On the different reactions from men and women in audiences for "45 Years."

There's definitely a difference. I think more men were like, "I don't know what she's worried about. She should forgive him. It's fine. Get over it. Stop worrying about it." And more women were like, "Excuse me?" I had a screening in London and I came out and my aunt and uncle didn't see me, but I was standing near them. They were fighting about it. He was like, "She should just get over it." She was like, "How dare you say that!" That was good. They might get divorced after that.
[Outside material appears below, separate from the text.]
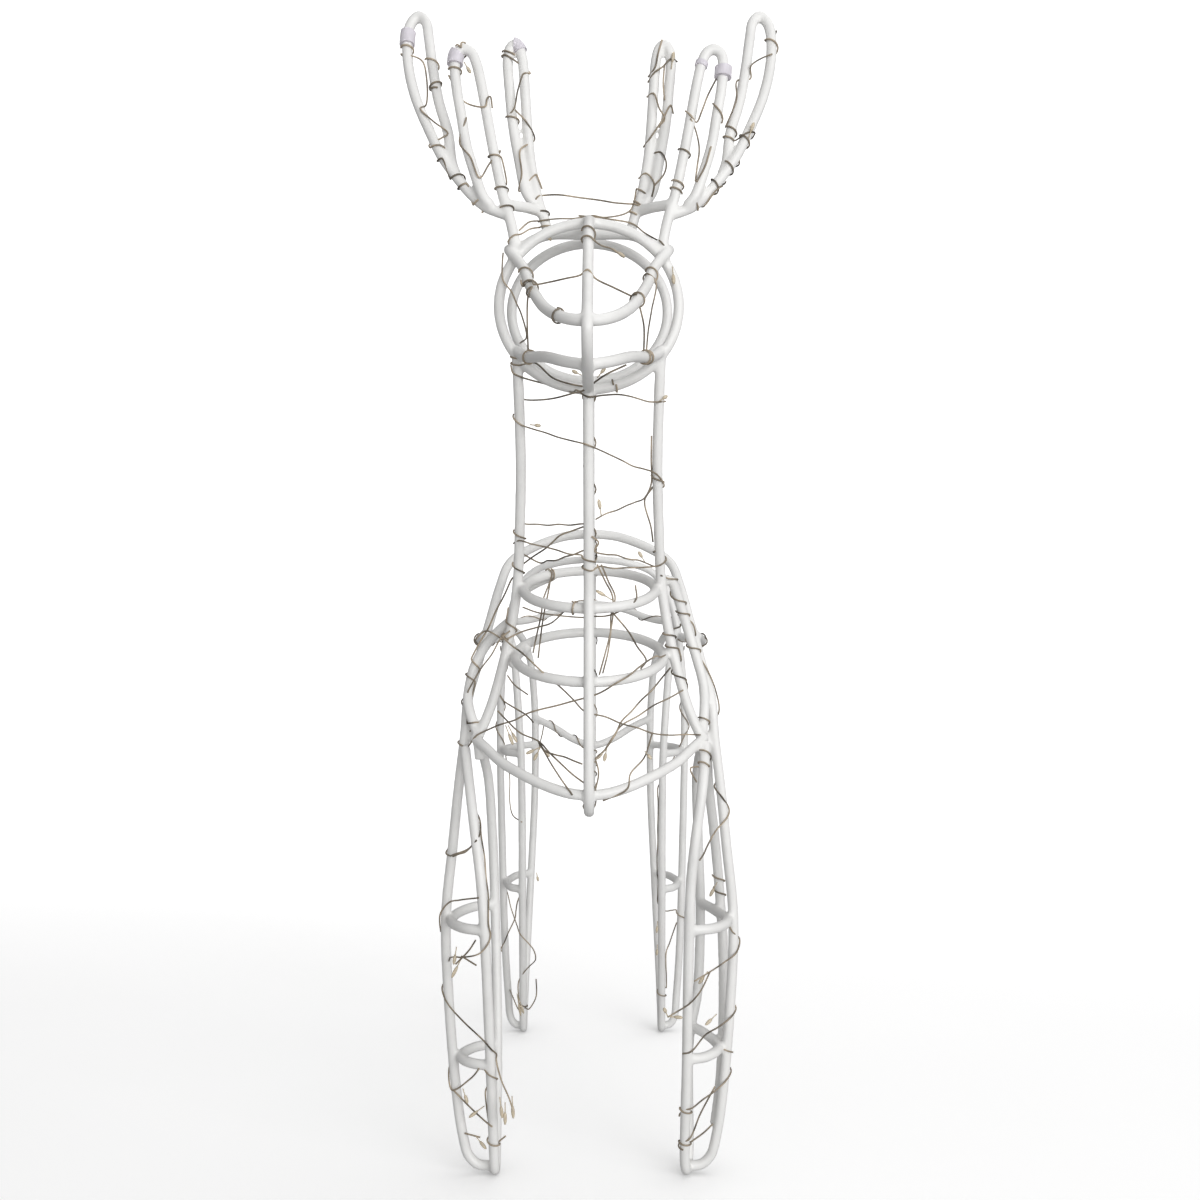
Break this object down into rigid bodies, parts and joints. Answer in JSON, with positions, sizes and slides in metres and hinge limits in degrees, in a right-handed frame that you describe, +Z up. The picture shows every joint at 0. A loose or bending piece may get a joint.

Of course, there were men who completely understood her feelings. There were women who were on his side, not her side. It's very much down to your own feelings and probably your own lives and your own history and how you read it. For me, the more important thing is to make it complicated enough and messy enough that there's no right and wrong. It's not one person is right and one person is wrong. These are two people struggling with their feelings. Even if they aren't, intellectually, the feelings that they should be having, they are feeling them and they can't help themselves.

On the sound design.

The sound was so important to me. There's no traditional score, it's just songs that you hear kind of played. The sound design is so important. I'm just obsessed with sound, how it can make you feel and how it can get inside someone's head in a really, really subtle way. We had a great sound designer, Joakim Sundstrom, who has worked on a lot of British films and is really talented, and he really finds that nuance so that it's very expressive without being too heightened. But, at the right times, you really start to feel it.

I think we spent so long doing strange things, like having sounds that would begin at the beginning of the film and then we would repeat them later on-- not just the slide projector, but certain winds and creeks. It's all very background, subconscious stuff. Wherever we could have something that comes in the beginning and then is repeated at the end made sense to me in terms of, thematically, something appearing in the past and coming into the presence. So, we really spent a lot of time getting that sound right.